Mette and Annemette Beckmann are also having money problems. The subjects of Eva Mulvad's documentary The Good Life, a mother-daughter pair of formerly well-off Danish expats trying to keep their heads above water in Portugal, bear a distinct resemblance to the women of Grey Gardens — but a notch or two lower on the grandeur scale. Daughter Annemette, a one-time debutante, doesn't seem to grasp the situation: "I'd rather die than work." They survive by penny-pinching and borrowing, and filmmaker Mulvad hovers over them like a vulture. Good, clean, morbid fun. Plays the Kabuki on April 22 and 28, and May 1.

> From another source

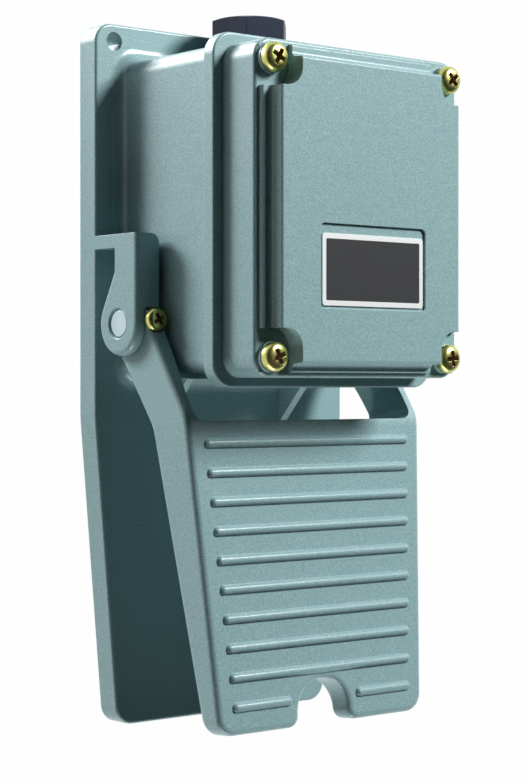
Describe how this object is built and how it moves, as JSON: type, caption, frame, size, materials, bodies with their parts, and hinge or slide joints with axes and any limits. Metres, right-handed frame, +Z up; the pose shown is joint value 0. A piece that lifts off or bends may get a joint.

The "Things Ain't What They Used to Be" tour continues with The Last Buffalo Hunt, another stealth social commentary by Cal Arts film prof Lee Anne Schmitt (she made the brilliant California Company Town). Schmitt's doc packs us along with the modern-day cowboys who escort wealthy hunters and trophy-tourists on licensed hunting trips in search of wild bison near Hanksville, Utah. Business is good (at $3,000 for a four-day hunt), but the hunters' dirty jokes and "dominant individualism" are growing stale. Meanwhile, tubby townsfolk are content to see pictures of buffalo in a museum. Warning: You will watch a buffalo die, slowly. For that and other reasons, it's one of the saddest movies you'll ever see. Showing April 23 and 26 at New People (1746 Post St., San Francisco) and April 27 at the Kabuki.